Exploring Data in QIIME
This is a second tutorial on QIIME primarily intended for students who have already completed the overview tutorial and feel comfortable (and hopefully excited!) to do some of their own analysis. The idea here is for you to have a chance to try out as many QIIME features as you wish with a full-sized data set.
Goals
Work independently with QIIME to explore a data set
Find new QIIME functions you haven't used before and figure out how to use them effectively based on the documentation
Solve problems that arise along the way in a sequencing analysis
Find significant relationships in sequencing data
The Data Set
Here is a new data set for you to download. It came from this paper on microbial communities in nine anaerobic digesters treating brewery waste water. For each of the nine digesters, there is a one-year time series. In the mapping file you will find some accompanying data on environmental conditions as well as digester performance that you may find useful.

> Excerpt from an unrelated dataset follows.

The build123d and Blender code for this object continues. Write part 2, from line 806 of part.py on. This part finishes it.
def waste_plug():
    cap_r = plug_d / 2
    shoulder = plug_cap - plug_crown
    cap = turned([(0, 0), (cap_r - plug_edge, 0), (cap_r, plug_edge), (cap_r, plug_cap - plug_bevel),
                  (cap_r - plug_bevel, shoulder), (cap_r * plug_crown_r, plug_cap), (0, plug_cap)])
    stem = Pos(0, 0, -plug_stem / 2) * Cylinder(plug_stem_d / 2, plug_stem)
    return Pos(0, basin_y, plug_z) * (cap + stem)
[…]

I've already done the initial drudgery of processing the sequences. The following workflow steps are done:
Trimmed barcodes
Denoised
Picked OTUs (97% ID)
Assigned taxonomy (old version of the taxonomy that eventually became Greengenes taxonomy)
Built OTU table
Removed chimeras from the OTU table (described in the paper)
Aligned to the GG core
Filtered alignment & applied Lane mask
Built a phylogenetic tree (FastTree)
Basically, it's the equivalent of up-to-and-including the pick_otus_through_otu_table.py workflow script.

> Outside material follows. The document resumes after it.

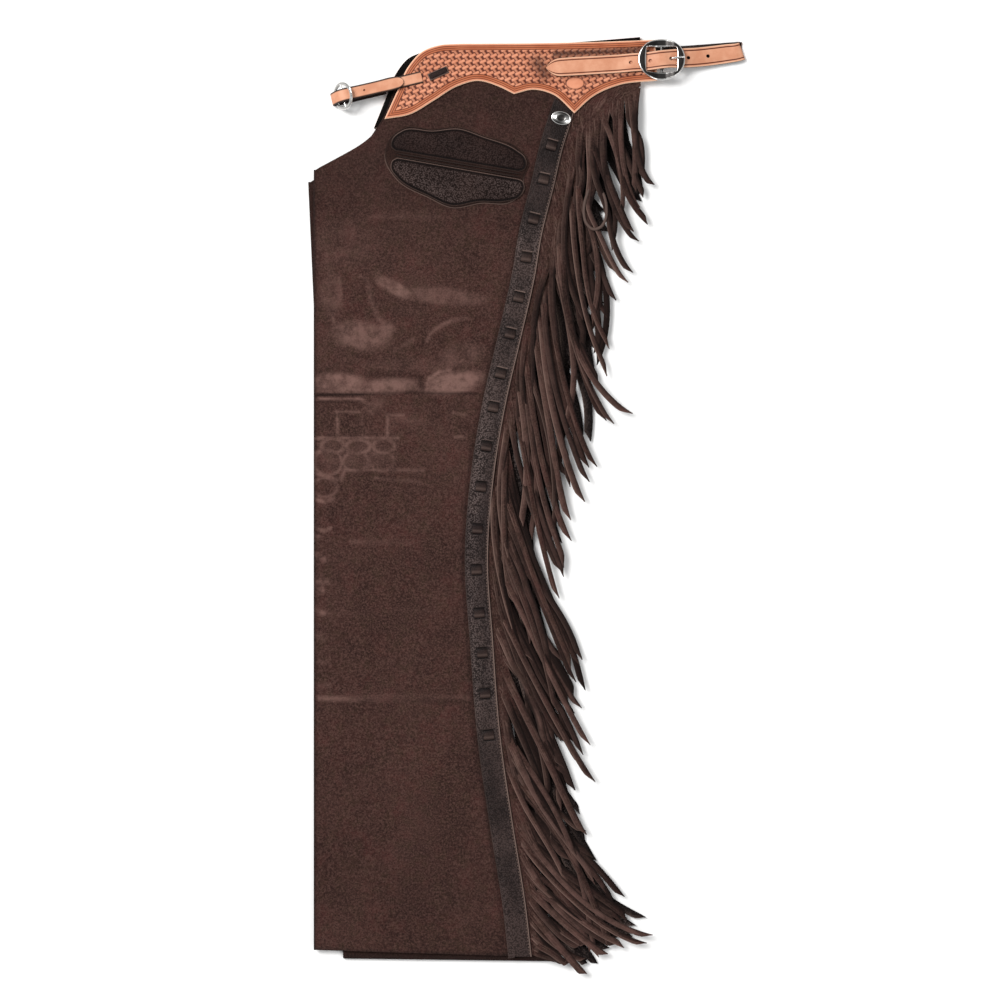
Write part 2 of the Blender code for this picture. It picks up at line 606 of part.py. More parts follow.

Update: To be compatible with the latest QIIME file formats, I added a biom format OTU table. I also left the old text format OTU table in there to make it easier to open it up in a spreadsheet.
Your Challenge
Find three interesting trends in these data! There are lots of places to look, and I'm not going to be judgemental about what you think is interesting. We reported a couple things in that paper, but there are TONS of other random interesting things hiding in those data.
Some Ideas to Get Started With
There are lots of possible things to look into. Are there any aspects of the community related to the conditions or performance of the reactors? How would you characterize the dynamics of the communities over time? How are different communities structured differently?
Definitely do some beta diversity analysis
Alpha diversity may be interesting too
Are any OTUs correlated with any of the data in the mapping file? You can test this with otu_category_significance.py! Be sure to note the difference between correlation and longitudinal_correlation; those are different tests!
Maybe try filtering the OTU table, then pruning the tree using the filtered table (as the -t option), and then importing the resultant smaller tree and smaller OTU table (and mapping file data) into Topiary Explorer (trimming things down to just the major OTUs will be helpful in making a tree that can be visualized)
Are you going to look at all the samples, or might you find more interesting time-series trends looking at just one digester at a time?
The script categorized_dist_scatterplot.py is new, and I haven't even tried it yet. Sounds like it might be useful! Likewise, make_distance_histogram.py sounds interesting.
The new compute_core_microbiome.py script may be interesting to play with, especially if you use the --valid_states option to look at one reactor at a time.
Spreadsheets are your friend
If you have lots of time, and you're interested in finding new graphical/interactive software, check out ggobi or Orange -- they help a lot with visualizing complex data sets
Enjoy! In the spirit of inquiry-based learning, I haven't tried half of those suggestions up there. Anyway, I'm sure most of the stuff you end up doing will be new and interesting. Discover!